One afternoon, while driving around town, I asked Raghava if he could summarize the “new India,” just enough to make sure I fully understood the nebulous idea.
He thought for a long time. “You know, it’s difficult to come up with an elevator pitch for what this country is becoming. How do you form one single identity in one sentence when you have so many dismembered parts? But think of it like this. We don’t want our heroes to be billionaires or politicians, we want to celebrate individual spirit.”
I laughed and told him that only slightly clarified the concept.
He had an idea. “Let’s have a party tonight,” he said. He made a few phone calls and mobilized about 25 friends with less than two hours notice to come meet a strange reporter from America. It seemed like Raghava was lining up his close friends to come give good testimony about his work. But true to the man of contrasts, it was the opposite. He asked everyone to go around the room pitch his or her ideas. “Just explain what you’re working on.”
One by one, vibrant projects piled up. One guy was developing a new type of 3-D printer that could print chocolate. Someone else was trying to turn old shipping containers into movable stadiums. A 22-year-old woman described how she was helping to push the women’s’ rights movement in India, a pursuit with risks in light of several episodes of sexual assaults, including several in Delhi and Kerala last year. There were local ideas: one enthusiastic idealist wanted to bring accountability to Bangalore’s sometimes unsafe public taxi system.
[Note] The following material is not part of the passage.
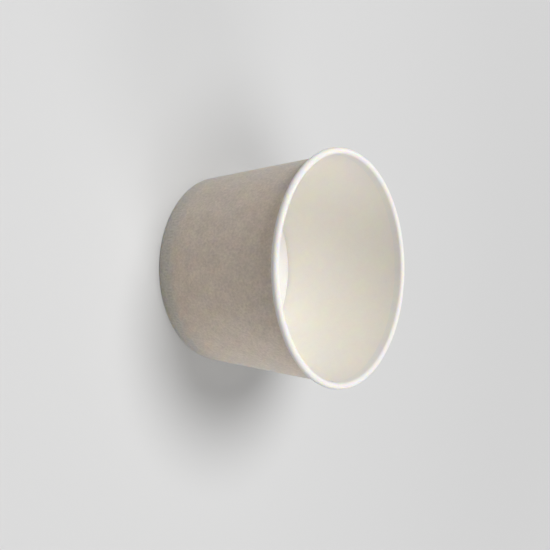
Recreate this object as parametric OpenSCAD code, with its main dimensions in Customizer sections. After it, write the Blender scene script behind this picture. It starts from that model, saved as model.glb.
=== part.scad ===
// Round paper soup container of about 240 ml, open at the top, standing on its foot.
// The side wall is one blank of board, rolled into a cone and lapped at a side seam.
// Its top edge is rolled outward into the rim and its lower edge is folded in as a hem.
// The bottom is a second piece, a disc whose turned-down edge is sealed inside the hem.

/* [Overall] */
// Outer diameter over the rolled rim
rim_d = 91; // [86:0.5:96]
// Outer diameter of the wall at the foot
base_d = 75.5; // [70:0.5:80]
// Height from the foot to the top of the rolled rim
height = 61.5; // [50:0.5:90]

/* [Board] */
// Thickness of the side wall's board
wall_t = 0.4; // [0.3:0.05:0.5]
// Thickness of the bottom disc's board
bottom_t = 0.35; // [0.25:0.05:0.5]
// Thin gap between plies that are sealed face to face
seal_gap = 0.02; // [0.01:0.01:0.05]

/* [Rim] */
// Diameter of the rolled rim's section
curl_d = 2.7; // [2.4:0.1:3.2]
// How much the roll's radius shrinks where it tightens
curl_step = 0.35; // [0.25:0.05:0.45]
// Angle below level, on the outside, where the roll tightens
curl_tight_a = 60; // [45:5:80]
// Angle that the tighter turn goes on for, up to the board's edge
curl_turn_a = 160; // [90:5:170]

/* [Foot] */
// Height of the floor's upper face above the foot
floor_h = 7; // [5:0.5:10]
// Outer radius of the bend at the edge of the bottom disc
bend_r = 0.8; // [0.6:0.1:1.2]
// Distance from the hem's edge up to the bend of the bottom disc
hem_drop = 0.1; // [0.05:0.05:2]

/* [Side seam] */
// Width of the overlap, at mid height
seam_w = 8; // [5:0.5:12]
// Width over which the outer ply comes down beside the overlap
ramp_w = 4; // [3:0.5:5]
// Direction of the seam round the axis, in degrees from +X
seam_a = -12; // [-180:1:180]

/* [Hidden] */
$fn = 96;

// The rim's roll, and the slope of the wall that runs up to meet it
curl_r = curl_d / 2;
curl_x = rim_d / 2 - curl_r;
curl_z = height - curl_r;
base_in = base_d / 2 - wall_t;
slant = norm([curl_x - base_in, curl_z]);
taper = atan((curl_x - base_in) / curl_z) - asin(curl_r / slant);
wall_len = sqrt(slant * slant - curl_r * curl_r);
tight_r = curl_r - curl_step;
tight_x = curl_x + curl_step * cos(curl_tight_a);
tight_z = curl_z - curl_step * sin(curl_tight_a);
tight_end_a = -curl_tight_a - curl_turn_a;
arc_step_a = 12;

// The foot's fold, with the pocket that holds the bottom disc's edge
pocket_w = bottom_t + 2 * seal_gap;
fold_out_x = base_in + wall_t * tan(taper);
fold_in_x = fold_out_x - pocket_w / cos(taper);
bend_z = floor_h - bend_r;
bend_x = base_in + bend_z * tan(taper) - (seal_gap + bend_r) / cos(taper);
bend_up = (bend_x - base_in) * sin(taper) + bend_z * cos(taper);
hem_up = bend_up - hem_drop;
skirt_up = (wall_t + seal_gap) / cos(taper);

// The side seam, as angles round the axis
seam_r = base_d / 2 + height / 2 * tan(taper);
lap_a = seam_w / seam_r * 180 / PI;
ramp_a = ramp_w / seam_r * 180 / PI;
ramp_end = (seam_r + wall_t) * [cos(ramp_a), sin(ramp_a)];
ramp_tilt = atan((ramp_end[0] - seam_r) / ramp_end[1]);
lap_top = wall_len - curl_step;

// A point at a distance out from the wall's inner face and a distance up its slope
function on_wall(out, up) =
    [base_in + out * cos(taper) + up * sin(taper), up * cos(taper) - out * sin(taper)];

// Points along an arc, from one angle to another
function arc(x, z, r, from_a, to_a) =
    let (steps = ceil(abs(to_a - from_a) / arc_step_a))
    [for (i = [0 : steps])
        let (a = from_a + (to_a - from_a) * i / steps)
        [x + r * cos(a), z + r * sin(a)]];

// Section of the side wall as one bent board: from the hem's edge down and round the fold,
// up the outside and round the rim to the edge in the roll, then back along the other face
module wall_section() {
    polygon(concat(
        [on_wall(-pocket_w, hem_up), on_wall(-pocket_w - wall_t, hem_up)],
        arc(fold_in_x, wall_t, wall_t, 180 - taper, 270),
        arc(fold_out_x, wall_t, wall_t, -90, -taper),
        arc(curl_x, curl_z, curl_r - wall_t, 180 - taper, -curl_tight_a),
        arc(tight_x, tight_z, tight_r - wall_t, -curl_tight_a, tight_end_a),
        arc(tight_x, tight_z, tight_r, tight_end_a, -curl_tight_a),
        arc(curl_x, curl_z, curl_r, -curl_tight_a, 0),
        arc(curl_x, curl_z, curl_r, 0, 90),
        arc(curl_x, curl_z, curl_r, 90, 180 - taper),
        [[fold_out_x, wall_t], [fold_in_x, wall_t]]
    ));
}

// Section of the outer ply over the overlap, rooted half way into the ply below it
module lap_section() {
    root = wall_t / 2;
    polygon(concat(
        [[fold_out_x - root, 0]],
        arc(fold_out_x + wall_t / cos(taper), wall_t, wall_t, -90, -taper),
        [on_wall(2 * wall_t, lap_top), on_wall(root, lap_top), on_wall(root, wall_t)]
    ));
}

// All that lies inside a plane along the sloping ply beside the overlap.
// The plane is the ply's outer face, moved in by some depth.
module inside_ramp(depth) {
    rotate([0, taper, -ramp_tilt])
        translate([base_in + wall_t - depth - rim_d, -rim_d / 2, -rim_d / 2])
            cube([rim_d, rim_d, height + rim_d]);
}

// The outer ply over the overlap, coming down flat onto the wall beside it.
// Angle 0 is where it meets the wall.
module lap() {
    lead = lap_a / 6;
    intersection() {
        rotate(-lead)
            rotate_extrude(angle = lead + ramp_a + lap_a)
                lap_section();
        inside_ramp(0);
    }
}

// The hollow that the lifted ply leaves inside, up to the edge of the inner ply
module inner_step() {
    intersection() {
        translate([0, 0, floor_h])
            rotate_extrude(angle = ramp_a)
                square([rim_d, curl_z - curl_r - floor_h]);
        inside_ramp(wall_t);
    }
}

// Side wall: one blank of board with its rolled rim, folded foot and lapped seam
module side_wall() {
    color([0.93, 0.91, 0.87])
        rotate(seam_a - lap_a / 2 - ramp_a)
            difference() {
                union() {
                    rotate_extrude()
                        wall_section();
                    lap();
                }
                inner_step();
            }
}

// Bottom disc: flat floor with its edge turned down into the foot's pocket
module bottom_disc() {
    color([0.95, 0.93, 0.89])
        rotate_extrude()
            polygon(concat(
                [[0, floor_h]],
                arc(bend_x, bend_z, bend_r, 90, -taper),
                [on_wall(-seal_gap, skirt_up), on_wall(-seal_gap - bottom_t, skirt_up)],
                arc(bend_x, bend_z, bend_r - bottom_t, -taper, 90),
                [[0, floor_h - bottom_t]]
            ));
}

side_wall();
bottom_disc();
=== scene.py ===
"""Paper soup container: white board, rolled rim, folded foot and lapped side seam."""

import math

import bmesh
import bpy
from mathutils import Matrix, Vector

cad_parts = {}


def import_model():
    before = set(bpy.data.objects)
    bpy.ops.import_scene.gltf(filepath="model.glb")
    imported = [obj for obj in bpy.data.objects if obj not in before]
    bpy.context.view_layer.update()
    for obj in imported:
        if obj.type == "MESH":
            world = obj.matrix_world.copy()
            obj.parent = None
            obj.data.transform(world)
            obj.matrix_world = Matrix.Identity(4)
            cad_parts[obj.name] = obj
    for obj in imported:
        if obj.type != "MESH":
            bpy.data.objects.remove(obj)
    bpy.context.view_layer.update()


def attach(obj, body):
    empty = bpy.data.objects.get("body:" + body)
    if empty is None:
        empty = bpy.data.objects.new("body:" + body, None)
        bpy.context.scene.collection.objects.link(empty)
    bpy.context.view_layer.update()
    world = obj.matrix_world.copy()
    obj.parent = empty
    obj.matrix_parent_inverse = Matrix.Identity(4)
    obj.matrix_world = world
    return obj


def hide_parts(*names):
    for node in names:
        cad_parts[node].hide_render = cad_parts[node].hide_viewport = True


MM = 0.001

# Sizes of the container, in millimetres and degrees
RIM_R = 45.5
FOOT_R = 37.75
HEIGHT = 61.5
WALL_T = 0.4
BOTTOM_T = 0.35
SEAL_GAP = 0.02
CURL_R = 1.35
CURL_STEP = 0.35
CURL_TIGHT_A = -60.0
CURL_END_A = -220.0
FLOOR_H = 7.0
BEND_R = 0.8
HEM_DROP = 0.1
SEAM_W = 8.0
RAMP_W = 6.0  # softer beside the lap than the solid's 4
SEAM_A = -12.0

# How finely the surfaces are divided
COLUMNS = 400
ARC_STEP_A = 9.0
ARC_LEAST_STEPS = 4
WALL_ROWS = 26
HEM_ROWS = 5
DISC_RINGS = 16
HALF_SHARE = 0.49  # of the board's thickness, on each side of its middle
ROLLED_ZONES = ("curl", "roll")
EDGE_GAP_A = 0.02  # between the two columns at a ply's edge
EDGE_CLEAR_A = 4 * EDGE_GAP_A  # no other column comes nearer to the inner ply's edge
SHARP_A = 35.0
WELD_M = 0.000001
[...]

And global ones too: a savvy entrepreneur had built a tech company that let people in rural areas use search engines via text (the most common query topic: sex).
The group spoke with irreverence, willing to pursue their ideas despite what anyone else thought, unmoved by a sluggish economy or their political leaders or a culture often rooted in the past. After a few hours, the American reporter excused himself, jet-lagged and spent. While in the next room, India’s new creative class partied unfatigued much longer into the night.